Sanya (三亚), Hainan Island.
I have never really thought about visiting the place where my maternal grandparents were born, and whose Hainanese blood runs amok in my veins.
Expiring annual leave and a Jetstar voucher gave me the opportunity to visit this tropical island which is often referred to as the ‘Hawaii of China’ with a colleague who is Hainanese. (I am actually Hokkien….in form.)
We went down to the southern tip of the island known as Sanya and spent two days doing nothing.
Drinking tea. Enjoying sandy beaches, pristine waters, nice weather, fresh air (are we really in China..?!). And COCONUT TREES. SO MANY OF THEM. Everywhere.

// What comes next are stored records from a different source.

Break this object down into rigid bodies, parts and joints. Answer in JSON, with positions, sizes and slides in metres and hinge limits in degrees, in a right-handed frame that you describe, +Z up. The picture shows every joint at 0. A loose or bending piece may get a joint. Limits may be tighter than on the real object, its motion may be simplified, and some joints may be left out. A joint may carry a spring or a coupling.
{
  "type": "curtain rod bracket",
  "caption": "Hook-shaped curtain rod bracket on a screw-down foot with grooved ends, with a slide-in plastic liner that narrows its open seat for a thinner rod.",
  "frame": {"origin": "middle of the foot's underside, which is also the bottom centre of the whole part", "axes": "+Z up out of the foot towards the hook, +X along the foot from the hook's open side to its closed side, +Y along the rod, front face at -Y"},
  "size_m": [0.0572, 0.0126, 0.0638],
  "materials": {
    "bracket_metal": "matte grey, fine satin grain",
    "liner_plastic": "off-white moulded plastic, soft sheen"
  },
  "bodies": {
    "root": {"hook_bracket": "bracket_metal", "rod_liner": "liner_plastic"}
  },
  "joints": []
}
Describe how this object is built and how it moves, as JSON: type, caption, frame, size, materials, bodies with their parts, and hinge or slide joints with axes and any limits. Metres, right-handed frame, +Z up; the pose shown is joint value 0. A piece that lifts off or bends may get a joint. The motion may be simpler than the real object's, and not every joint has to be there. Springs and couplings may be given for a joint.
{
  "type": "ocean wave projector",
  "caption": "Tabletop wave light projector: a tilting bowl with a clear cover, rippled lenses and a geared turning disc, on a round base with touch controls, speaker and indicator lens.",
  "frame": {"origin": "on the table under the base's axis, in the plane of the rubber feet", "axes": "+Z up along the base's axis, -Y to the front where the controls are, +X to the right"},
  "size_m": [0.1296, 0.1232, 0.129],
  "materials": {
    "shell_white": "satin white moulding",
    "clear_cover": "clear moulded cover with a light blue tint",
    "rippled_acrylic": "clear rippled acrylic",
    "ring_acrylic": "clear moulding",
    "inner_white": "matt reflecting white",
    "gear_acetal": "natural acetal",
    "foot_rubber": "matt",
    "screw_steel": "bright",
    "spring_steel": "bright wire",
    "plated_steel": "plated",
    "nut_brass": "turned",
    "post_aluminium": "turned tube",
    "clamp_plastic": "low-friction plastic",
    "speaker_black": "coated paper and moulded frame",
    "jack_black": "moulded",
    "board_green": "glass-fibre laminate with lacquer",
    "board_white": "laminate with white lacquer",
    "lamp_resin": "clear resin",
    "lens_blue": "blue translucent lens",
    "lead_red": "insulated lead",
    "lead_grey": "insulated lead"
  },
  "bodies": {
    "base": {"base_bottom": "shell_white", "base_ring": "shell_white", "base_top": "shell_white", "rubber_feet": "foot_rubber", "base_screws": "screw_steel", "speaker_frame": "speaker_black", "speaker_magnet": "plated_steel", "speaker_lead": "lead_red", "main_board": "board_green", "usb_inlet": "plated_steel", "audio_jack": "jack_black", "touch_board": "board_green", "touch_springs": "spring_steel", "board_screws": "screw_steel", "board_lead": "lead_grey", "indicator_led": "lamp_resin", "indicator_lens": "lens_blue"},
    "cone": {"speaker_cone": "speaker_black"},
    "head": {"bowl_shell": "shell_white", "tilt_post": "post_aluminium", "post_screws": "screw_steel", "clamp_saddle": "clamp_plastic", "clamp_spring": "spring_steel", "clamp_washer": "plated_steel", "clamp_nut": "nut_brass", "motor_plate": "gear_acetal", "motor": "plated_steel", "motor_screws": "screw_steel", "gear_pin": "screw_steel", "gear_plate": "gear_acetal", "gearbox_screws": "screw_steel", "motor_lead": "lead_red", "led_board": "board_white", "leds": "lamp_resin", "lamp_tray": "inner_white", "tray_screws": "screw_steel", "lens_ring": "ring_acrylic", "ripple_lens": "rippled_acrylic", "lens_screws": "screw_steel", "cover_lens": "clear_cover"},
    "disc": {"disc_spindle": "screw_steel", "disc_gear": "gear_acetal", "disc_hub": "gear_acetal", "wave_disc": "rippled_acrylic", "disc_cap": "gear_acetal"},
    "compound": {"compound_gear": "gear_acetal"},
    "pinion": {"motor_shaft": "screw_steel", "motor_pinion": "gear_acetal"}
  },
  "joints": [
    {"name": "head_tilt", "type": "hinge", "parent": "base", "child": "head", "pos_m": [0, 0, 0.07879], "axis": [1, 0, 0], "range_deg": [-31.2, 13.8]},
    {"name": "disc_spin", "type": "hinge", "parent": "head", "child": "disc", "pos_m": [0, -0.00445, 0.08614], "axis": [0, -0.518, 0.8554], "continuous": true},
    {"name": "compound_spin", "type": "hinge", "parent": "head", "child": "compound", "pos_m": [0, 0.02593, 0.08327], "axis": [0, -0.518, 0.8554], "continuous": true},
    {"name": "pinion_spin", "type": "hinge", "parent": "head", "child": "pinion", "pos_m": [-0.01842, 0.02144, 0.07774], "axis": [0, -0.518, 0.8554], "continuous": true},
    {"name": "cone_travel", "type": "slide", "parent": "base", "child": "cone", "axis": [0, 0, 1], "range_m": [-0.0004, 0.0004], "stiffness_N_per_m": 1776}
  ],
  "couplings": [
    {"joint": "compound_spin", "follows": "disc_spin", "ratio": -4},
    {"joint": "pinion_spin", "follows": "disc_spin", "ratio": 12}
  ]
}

It was a little odd at first hearing the Hainanese dialect – albeit slight variations of the dialect that we speak at home – almost everywhere when the dialect is rarely heard in public in Singapore. I kept wondering if I should also converse with the locals using the dialect.
I think my “bullet-train” speech patterns found its roots in the Hainanese dialect which I picked up from living with my maternal grandparents for many years.

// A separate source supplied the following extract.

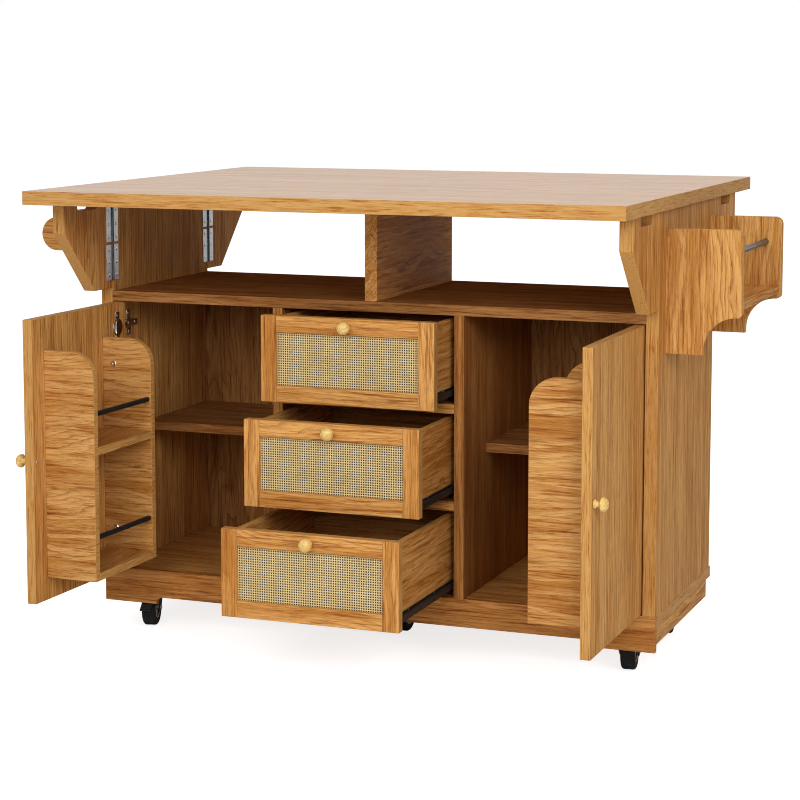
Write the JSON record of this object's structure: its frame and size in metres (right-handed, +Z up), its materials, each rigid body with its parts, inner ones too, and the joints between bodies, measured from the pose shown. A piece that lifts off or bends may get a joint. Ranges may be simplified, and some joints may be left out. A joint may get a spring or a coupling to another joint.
{
  "type": "kitchen island",
  "caption": "Rolling wooden kitchen island with a drop-leaf worktop on folding wings, an open shelf, cane drawers, doors with racks, a spice rack and a towel rail.",
  "frame": {"origin": "on the floor, in the middle of the footprint of the unit as pictured, with doors and drawers open", "axes": "+X to the right along the worktop, +Y to the back, +Z up; the doors and drawers face -Y"},
  "size_m": [1.461, 1.0562, 0.914],
  "materials": {
    "oak": "golden-brown stained wood with a satin clear coat",
    "worktop": "stained wood boards with a smooth satin coat",
    "cane": "woven natural cane webbing",
    "birch": "turned pale wood with a gloss coat",
    "rod": "dark grey painted steel",
    "caster_black": "black painted pressed steel",
    "rubber_tread": "black rubber tread on a black core"
  },
  "bodies": {
    "carcass": {"side_panel_left": "oak", "side_panel_right": "oak", "partition_left": "oak", "partition_right": "oak", "shelf_left": "oak", "shelf_right": "oak", "plinth_left": "oak", "plinth_right": "oak", "plinth_back": "oak", "plinth_front": "oak", "base_panel": "oak", "back_panel": "oak", "deck_panel": "oak", "centre_divider": "oak", "drawer_rail_lower": "oak", "drawer_rail_upper": "oak", "spice_bracket_front": "oak", "spice_bracket_rear": "oak", "spice_shelf": "oak", "towel_bracket_front": "oak", "towel_bracket_rear": "oak", "top_board": "worktop", "spice_rod": "rod", "towel_rod": "rod"},
    "leaf_front": {"drop_leaf_front": "worktop"},
    "leaf_back": {"drop_leaf_back": "worktop"},
    "wing_front_left": {"wing_front_left": "oak"},
    "wing_front_right": {"wing_front_right": "oak"},
    "wing_back_left": {"wing_back_left": "oak"},
    "wing_back_right": {"wing_back_right": "oak"},
    "door_left": {"door_left": "oak", "door_rack_left": "oak", "door_knob_left": "birch"},
    "door_right": {"door_right": "oak", "door_rack_right": "oak", "door_knob_right": "birch"},
    "drawer_bottom": {"drawer_front_bottom": "oak", "cane_panel_bottom": "cane", "drawer_box_bottom": "oak", "drawer_knob_bottom": "birch"},
    "drawer_middle": {"drawer_front_middle": "oak", "cane_panel_middle": "cane", "drawer_box_middle": "oak", "drawer_knob_middle": "birch"},
    "drawer_top": {"drawer_front_top": "oak", "cane_panel_top": "cane", "drawer_box_top": "oak", "drawer_knob_top": "birch"},
    "caster_front_left": {"caster_fork_front_left": "caster_black"},
    "wheel_front_left": {"caster_wheel_front_left": "rubber_tread"},
    "pedal_front_left": {"brake_pedal_front_left": "caster_black"},
    "caster_front_right": {"caster_fork_front_right": "caster_black"},
    "wheel_front_right": {"caster_wheel_front_right": "rubber_tread"},
    "pedal_front_right": {"brake_pedal_front_right": "caster_black"},
    "caster_rear_left": {"caster_fork_rear_left": "caster_black"},
    "wheel_rear_left": {"caster_wheel_rear_left": "rubber_tread"},
    "caster_rear_right": {"caster_fork_rear_right": "caster_black"},
    "wheel_rear_right": {"caster_wheel_rear_right": "rubber_tread"},
    "caster_centre": {"caster_fork_centre": "caster_black"},
    "wheel_centre": {"caster_wheel_centre": "rubber_tread"}
  },
  "joints": [
    {"name": "leaf_front_lift", "type": "hinge", "parent": "carcass", "child": "leaf_front", "pos_m": [0.01, -0.20575, 0.8832], "axis": [-1, 0, 0], "range_deg": [0, 2.5]},
    {"name": "leaf_back_lift", "type": "hinge", "parent": "carcass", "child": "leaf_back", "pos_m": [0.01, 0.26175, 0.8832], "axis": [1, 0, 0], "range_deg": [0, 2.5]},
    {"name": "wing_front_left_fold", "type": "hinge", "parent": "carcass", "child": "wing_front_left", "pos_m": [-0.5382, -0.1905, 0.795], "axis": [0, 0, 1], "range_deg": [0, 176]},
    {"name": "wing_front_right_fold", "type": "hinge", "parent": "carcass", "child": "wing_front_right", "pos_m": [0.5582, -0.1905, 0.795], "axis": [0, 0, 1], "range_deg": [-176, 0]},
    {"name": "wing_back_left_fold", "type": "hinge", "parent": "carcass", "child": "wing_back_left", "pos_m": [-0.5382, 0.2465, 0.795], "axis": [0, 0, 1], "range_deg": [-176, 0]},
    {"name": "wing_back_right_fold", "type": "hinge", "parent": "carcass", "child": "wing_back_right", "pos_m": [0.5582, 0.2465, 0.795], "axis": [0, 0, 1], "range_deg": [0, 176]},
    {"name": "door_left_swing", "type": "hinge", "parent": "carcass", "child": "door_left", "pos_m": [-0.534, -0.184, 0.404], "axis": [0, 0, 1], "range_deg": [-12, 92]},
    {"name": "door_right_swing", "type": "hinge", "parent": "carcass", "child": "door_right", "pos_m": [0.554, -0.184, 0.404], "axis": [0, 0, 1], "range_deg": [-90, 14]},
    {"name": "drawer_bottom_slide", "type": "slide", "parent": "carcass", "child": "drawer_bottom", "axis": [0, -1, 0], "range_m": [-0.288, 0.022]},
    {"name": "drawer_middle_slide", "type": "slide", "parent": "carcass", "child": "drawer_middle", "axis": [0, -1, 0], "range_m": [-0.185, 0.125]},
    {"name": "drawer_top_slide", "type": "slide", "parent": "carcass", "child": "drawer_top", "axis": [0, -1, 0], "range_m": [-0.105, 0.205]},
    {"name": "caster_front_left_swivel", "type": "hinge", "parent": "carcass", "child": "caster_front_left", "pos_m": [-0.498, -0.116, 0.095], "axis": [0, 0, 1], "continuous": true},
    {"name": "wheel_front_left_roll", "type": "hinge", "parent": "caster_front_left", "child": "wheel_front_left", "pos_m": [-0.49386, -0.13145, 0.0375], "axis": [-0.9659, -0.2588, 0], "continuous": true},
    {"name": "pedal_front_left_press", "type": "hinge", "parent": "caster_front_left", "child": "pedal_front_left", "pos_m": [-0.48739, -0.1556, 0.073], "axis": [-0.9659, -0.2588, 0], "range_deg": [-10, 8]},
    {"name": "caster_front_right_swivel", "type": "hinge", "parent": "carcass", "child": "caster_front_right", "pos_m": [0.518, -0.116, 0.095], "axis": [0, 0, 1], "continuous": true},
    {"name": "wheel_front_right_roll", "type": "hinge", "parent": "caster_front_right", "child": "wheel_front_right", "pos_m": [0.51605, -0.10012, 0.0375], "axis": [0.9925, 0.1219, 0], "continuous": true},
    {"name": "pedal_front_right_press", "type": "hinge", "parent": "caster_front_right", "child": "pedal_front_right", "pos_m": [0.513, -0.07531, 0.073], "axis": [0.9925, 0.1219, 0], "range_deg": [-10, 8]},
    {"name": "caster_rear_left_swivel", "type": "hinge", "parent": "carcass", "child": "caster_rear_left", "pos_m": [-0.498, 0.172, 0.095], "axis": [0, 0, 1], "continuous": true},
    {"name": "wheel_rear_left_roll", "type": "hinge", "parent": "caster_rear_left", "child": "wheel_rear_left", "pos_m": [-0.50023, 0.15616, 0.0375], "axis": [-0.9903, 0.1392, 0], "continuous": true},
    {"name": "caster_rear_right_swivel", "type": "hinge", "parent": "carcass", "child": "caster_rear_right", "pos_m": [0.518, 0.172, 0.095], "axis": [0, 0, 1], "continuous": true},
    {"name": "wheel_rear_right_roll", "type": "hinge", "parent": "caster_rear_right", "child": "wheel_rear_right", "pos_m": [0.51577, 0.18784, 0.0375], "axis": [0.9903, 0.1392, 0], "continuous": true},
    {"name": "caster_centre_swivel", "type": "hinge", "parent": "carcass", "child": "caster_centre", "pos_m": [0.01, 0.028, 0.095], "axis": [0, 0, 1], "continuous": true},
    {"name": "wheel_centre_roll", "type": "hinge", "parent": "caster_centre", "child": "wheel_centre", "pos_m": [0.01, 0.012, 0.0375], "axis": [-1, 0, 0], "continuous": true}
  ]
}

We ‘talk very fast’ and at higher-than-the-usual decibels. So we sound like we are engaged in shouting matches with each other when we are merely having a civilised conversation.
TBH (who grew up in a soft-spoken environment) gets un-nerved by our family conversations because we make such a DIN. And my friends, alarmed by the decibel-level, used to tell me to “stop shouting at your mother”!
For goodness sakes, no one is shouting. We are just animated folks.
Whenever squabbles broke out at home (involving gramps, mom and me), my dad would immediately put on his headphones and turn up the volume on the CD player. Neighbours would, at some point, turn up at our doorstep to see what the ruckus was all about. Oh, so embarrassing.
The next trip to Hainan Island, I will visit the villages where my grandparents came from. But I think I will have to leave the ‘mister’ at home. Doubt he will survive being Hainanese-d.